◆ Given exercise: The data must be returned in full and exactly as given.

◆ Records to process:
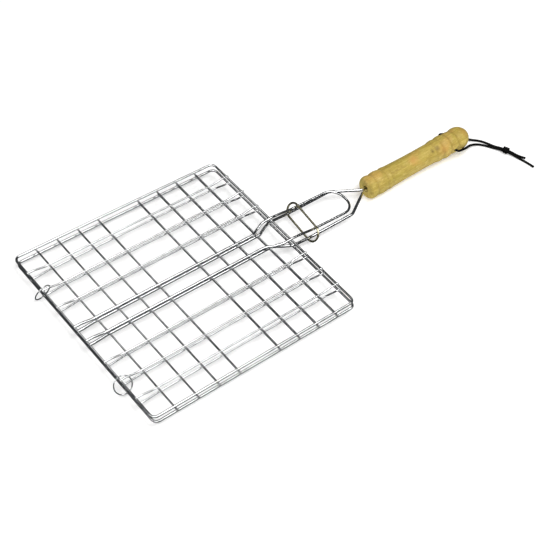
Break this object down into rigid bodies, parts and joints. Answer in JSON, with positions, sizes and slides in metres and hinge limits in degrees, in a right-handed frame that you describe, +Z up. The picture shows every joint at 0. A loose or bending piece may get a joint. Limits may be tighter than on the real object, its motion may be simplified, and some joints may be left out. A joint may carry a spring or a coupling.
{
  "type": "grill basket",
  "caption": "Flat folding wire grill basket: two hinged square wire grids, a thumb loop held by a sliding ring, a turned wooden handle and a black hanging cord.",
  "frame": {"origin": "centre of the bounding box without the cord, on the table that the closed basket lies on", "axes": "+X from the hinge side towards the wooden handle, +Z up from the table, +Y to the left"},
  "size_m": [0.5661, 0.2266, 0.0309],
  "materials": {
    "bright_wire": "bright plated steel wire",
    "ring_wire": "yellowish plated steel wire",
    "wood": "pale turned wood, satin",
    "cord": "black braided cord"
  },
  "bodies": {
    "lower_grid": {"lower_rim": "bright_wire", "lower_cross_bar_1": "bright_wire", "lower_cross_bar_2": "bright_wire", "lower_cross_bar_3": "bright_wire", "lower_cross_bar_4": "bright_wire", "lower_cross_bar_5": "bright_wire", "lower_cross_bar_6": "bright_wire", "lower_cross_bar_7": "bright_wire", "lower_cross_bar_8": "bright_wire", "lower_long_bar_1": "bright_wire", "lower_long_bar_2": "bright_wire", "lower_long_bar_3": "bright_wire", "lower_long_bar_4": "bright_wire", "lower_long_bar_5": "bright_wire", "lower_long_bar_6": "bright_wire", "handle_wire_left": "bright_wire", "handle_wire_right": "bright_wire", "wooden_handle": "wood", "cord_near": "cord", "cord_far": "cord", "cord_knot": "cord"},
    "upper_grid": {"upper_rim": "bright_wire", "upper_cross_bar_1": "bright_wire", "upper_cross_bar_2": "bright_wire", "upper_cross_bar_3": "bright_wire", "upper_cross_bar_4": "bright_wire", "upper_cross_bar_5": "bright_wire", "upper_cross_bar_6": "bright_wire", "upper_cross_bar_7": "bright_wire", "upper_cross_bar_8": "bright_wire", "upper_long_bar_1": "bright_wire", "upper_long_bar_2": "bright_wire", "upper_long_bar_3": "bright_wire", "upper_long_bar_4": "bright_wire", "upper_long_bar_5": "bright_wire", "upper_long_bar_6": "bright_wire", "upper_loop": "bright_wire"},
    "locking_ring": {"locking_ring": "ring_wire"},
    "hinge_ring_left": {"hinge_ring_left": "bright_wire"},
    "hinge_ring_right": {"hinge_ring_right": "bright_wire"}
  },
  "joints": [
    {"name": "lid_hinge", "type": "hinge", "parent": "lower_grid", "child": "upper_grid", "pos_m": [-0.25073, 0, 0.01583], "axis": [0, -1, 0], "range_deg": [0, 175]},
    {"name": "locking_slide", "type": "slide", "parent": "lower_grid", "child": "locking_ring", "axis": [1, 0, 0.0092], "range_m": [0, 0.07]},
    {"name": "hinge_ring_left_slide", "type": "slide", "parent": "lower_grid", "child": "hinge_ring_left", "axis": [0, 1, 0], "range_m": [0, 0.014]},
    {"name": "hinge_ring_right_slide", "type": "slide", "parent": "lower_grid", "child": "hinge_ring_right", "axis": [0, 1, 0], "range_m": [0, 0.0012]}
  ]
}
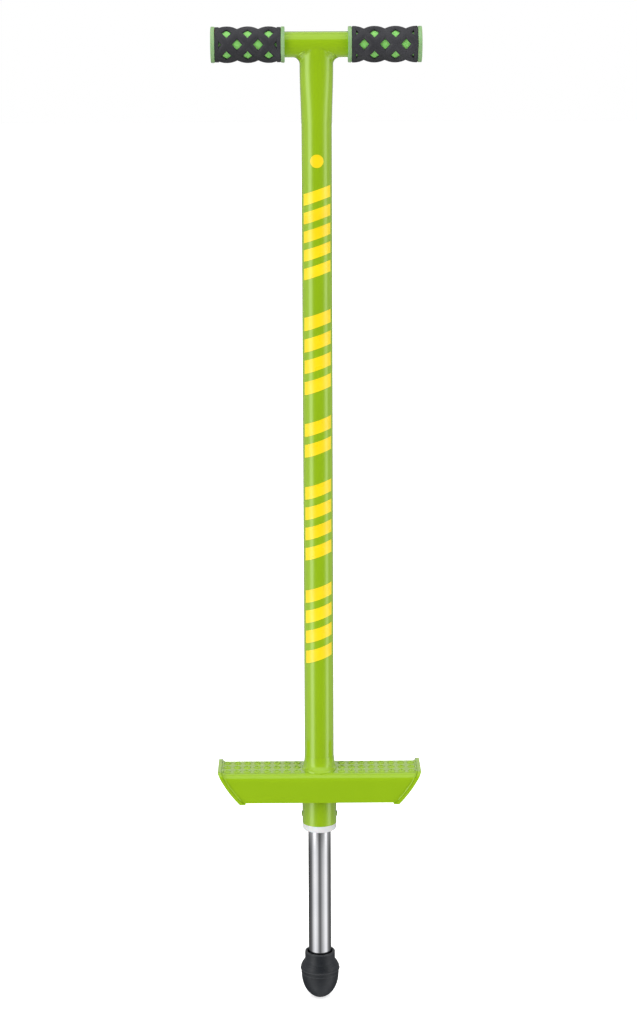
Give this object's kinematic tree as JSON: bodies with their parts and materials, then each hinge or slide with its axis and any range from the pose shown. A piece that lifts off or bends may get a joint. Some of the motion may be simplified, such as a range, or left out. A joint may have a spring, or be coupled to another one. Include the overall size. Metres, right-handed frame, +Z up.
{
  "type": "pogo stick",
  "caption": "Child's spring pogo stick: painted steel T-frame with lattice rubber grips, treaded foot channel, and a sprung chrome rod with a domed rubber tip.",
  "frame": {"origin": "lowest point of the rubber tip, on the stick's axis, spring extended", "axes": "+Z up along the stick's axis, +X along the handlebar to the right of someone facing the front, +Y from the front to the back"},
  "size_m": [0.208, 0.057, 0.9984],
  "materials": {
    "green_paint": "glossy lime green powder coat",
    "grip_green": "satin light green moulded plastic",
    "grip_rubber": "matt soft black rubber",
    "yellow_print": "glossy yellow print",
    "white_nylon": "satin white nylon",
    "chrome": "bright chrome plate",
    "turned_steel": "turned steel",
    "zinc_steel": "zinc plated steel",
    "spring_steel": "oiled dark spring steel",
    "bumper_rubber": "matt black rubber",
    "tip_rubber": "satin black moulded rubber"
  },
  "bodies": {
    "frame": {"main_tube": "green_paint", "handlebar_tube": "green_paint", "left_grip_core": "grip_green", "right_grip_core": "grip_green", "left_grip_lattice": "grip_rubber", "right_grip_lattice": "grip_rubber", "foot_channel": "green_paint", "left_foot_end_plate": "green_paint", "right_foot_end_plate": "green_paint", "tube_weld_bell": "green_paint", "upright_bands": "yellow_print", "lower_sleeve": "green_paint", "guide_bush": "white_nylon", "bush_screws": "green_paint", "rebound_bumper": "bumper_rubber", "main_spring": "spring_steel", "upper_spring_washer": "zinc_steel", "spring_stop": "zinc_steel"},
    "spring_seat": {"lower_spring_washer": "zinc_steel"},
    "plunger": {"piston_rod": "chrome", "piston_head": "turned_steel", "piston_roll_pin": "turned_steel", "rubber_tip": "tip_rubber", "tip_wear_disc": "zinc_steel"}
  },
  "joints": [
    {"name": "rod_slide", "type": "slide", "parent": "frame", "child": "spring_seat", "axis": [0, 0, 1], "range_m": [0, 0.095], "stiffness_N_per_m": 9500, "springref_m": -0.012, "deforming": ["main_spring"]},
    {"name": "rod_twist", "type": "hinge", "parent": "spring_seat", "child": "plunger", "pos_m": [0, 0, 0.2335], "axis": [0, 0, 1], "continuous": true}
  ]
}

◆ Final answer:
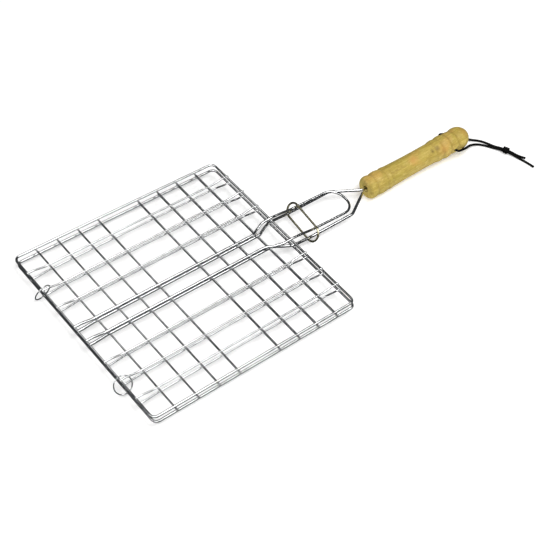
Break this object down into rigid bodies, parts and joints. Answer in JSON, with positions, sizes and slides in metres and hinge limits in degrees, in a right-handed frame that you describe, +Z up. The picture shows every joint at 0. A loose or bending piece may get a joint. Limits may be tighter than on the real object, its motion may be simplified, and some joints may be left out. A joint may carry a spring or a coupling.
{
  "type": "grill basket",
  "caption": "Flat folding wire grill basket: two hinged square wire grids, a thumb loop held by a sliding ring, a turned wooden handle and a black hanging cord.",
  "frame": {"origin": "centre of the bounding box without the cord, on the table that the closed basket lies on", "axes": "+X from the hinge side towards the wooden handle, +Z up from the table, +Y to the left"},
  "size_m": [0.5661, 0.2266, 0.0309],
  "materials": {
    "bright_wire": "bright plated steel wire",
    "ring_wire": "yellowish plated steel wire",
    "wood": "pale turned wood, satin",
    "cord": "black braided cord"
  },
  "bodies": {
    "lower_grid": {"lower_rim": "bright_wire", "lower_cross_bar_1": "bright_wire", "lower_cross_bar_2": "bright_wire", "lower_cross_bar_3": "bright_wire", "lower_cross_bar_4": "bright_wire", "lower_cross_bar_5": "bright_wire", "lower_cross_bar_6": "bright_wire", "lower_cross_bar_7": "bright_wire", "lower_cross_bar_8": "bright_wire", "lower_long_bar_1": "bright_wire", "lower_long_bar_2": "bright_wire", "lower_long_bar_3": "bright_wire", "lower_long_bar_4": "bright_wire", "lower_long_bar_5": "bright_wire", "lower_long_bar_6": "bright_wire", "handle_wire_left": "bright_wire", "handle_wire_right": "bright_wire", "wooden_handle": "wood", "cord_near": "cord", "cord_far": "cord", "cord_knot": "cord"},
    "upper_grid": {"upper_rim": "bright_wire", "upper_cross_bar_1": "bright_wire", "upper_cross_bar_2": "bright_wire", "upper_cross_bar_3": "bright_wire", "upper_cross_bar_4": "bright_wire", "upper_cross_bar_5": "bright_wire", "upper_cross_bar_6": "bright_wire", "upper_cross_bar_7": "bright_wire", "upper_cross_bar_8": "bright_wire", "upper_long_bar_1": "bright_wire", "upper_long_bar_2": "bright_wire", "upper_long_bar_3": "bright_wire", "upper_long_bar_4": "bright_wire", "upper_long_bar_5": "bright_wire", "upper_long_bar_6": "bright_wire", "upper_loop": "bright_wire"},
    "locking_ring": {"locking_ring": "ring_wire"},
    "hinge_ring_left": {"hinge_ring_left": "bright_wire"},
    "hinge_ring_right": {"hinge_ring_right": "bright_wire"}
  },
  "joints": [
    {"name": "lid_hinge", "type": "hinge", "parent": "lower_grid", "child": "upper_grid", "pos_m": [-0.25073, 0, 0.01583], "axis": [0, -1, 0], "range_deg": [0, 175]},
    {"name": "locking_slide", "type": "slide", "parent": "lower_grid", "child": "locking_ring", "axis": [1, 0, 0.0092], "range_m": [0, 0.07]},
    {"name": "hinge_ring_left_slide", "type": "slide", "parent": "lower_grid", "child": "hinge_ring_left", "axis": [0, 1, 0], "range_m": [0, 0.014]},
    {"name": "hinge_ring_right_slide", "type": "slide", "parent": "lower_grid", "child": "hinge_ring_right", "axis": [0, 1, 0], "range_m": [0, 0.0012]}
  ]
}
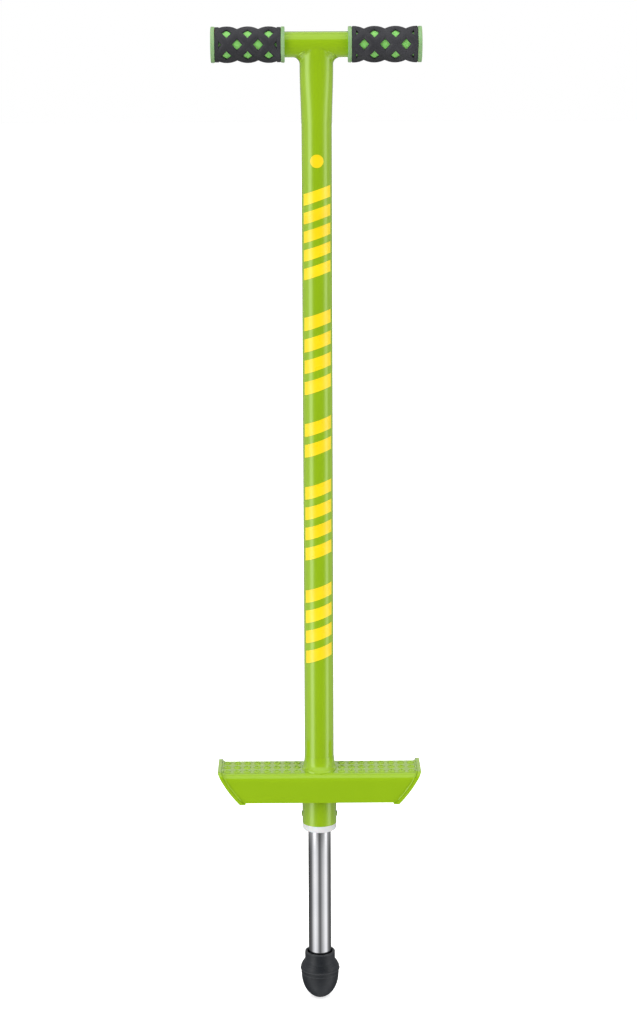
Give this object's kinematic tree as JSON: bodies with their parts and materials, then each hinge or slide with its axis and any range from the pose shown. A piece that lifts off or bends may get a joint. Some of the motion may be simplified, such as a range, or left out. A joint may have a spring, or be coupled to another one. Include the overall size. Metres, right-handed frame, +Z up.
{
  "type": "pogo stick",
  "caption": "Child's spring pogo stick: painted steel T-frame with lattice rubber grips, treaded foot channel, and a sprung chrome rod with a domed rubber tip.",
  "frame": {"origin": "lowest point of the rubber tip, on the stick's axis, spring extended", "axes": "+Z up along the stick's axis, +X along the handlebar to the right of someone facing the front, +Y from the front to the back"},
  "size_m": [0.208, 0.057, 0.9984],
  "materials": {
    "green_paint": "glossy lime green powder coat",
    "grip_green": "satin light green moulded plastic",
    "grip_rubber": "matt soft black rubber",
    "yellow_print": "glossy yellow print",
    "white_nylon": "satin white nylon",
    "chrome": "bright chrome plate",
    "turned_steel": "turned steel",
    "zinc_steel": "zinc plated steel",
    "spring_steel": "oiled dark spring steel",
    "bumper_rubber": "matt black rubber",
    "tip_rubber": "satin black moulded rubber"
  },
  "bodies": {
    "frame": {"main_tube": "green_paint", "handlebar_tube": "green_paint", "left_grip_core": "grip_green", "right_grip_core": "grip_green", "left_grip_lattice": "grip_rubber", "right_grip_lattice": "grip_rubber", "foot_channel": "green_paint", "left_foot_end_plate": "green_paint", "right_foot_end_plate": "green_paint", "tube_weld_bell": "green_paint", "upright_bands": "yellow_print", "lower_sleeve": "green_paint", "guide_bush": "white_nylon", "bush_screws": "green_paint", "rebound_bumper": "bumper_rubber", "main_spring": "spring_steel", "upper_spring_washer": "zinc_steel", "spring_stop": "zinc_steel"},
    "spring_seat": {"lower_spring_washer": "zinc_steel"},
    "plunger": {"piston_rod": "chrome", "piston_head": "turned_steel", "piston_roll_pin": "turned_steel", "rubber_tip": "tip_rubber", "tip_wear_disc": "zinc_steel"}
  },
  "joints": [
    {"name": "rod_slide", "type": "slide", "parent": "frame", "child": "spring_seat", "axis": [0, 0, 1], "range_m": [0, 0.095], "stiffness_N_per_m": 9500, "springref_m": -0.012, "deforming": ["main_spring"]},
    {"name": "rod_twist", "type": "hinge", "parent": "spring_seat", "child": "plunger", "pos_m": [0, 0, 0.2335], "axis": [0, 0, 1], "continuous": true}
  ]
}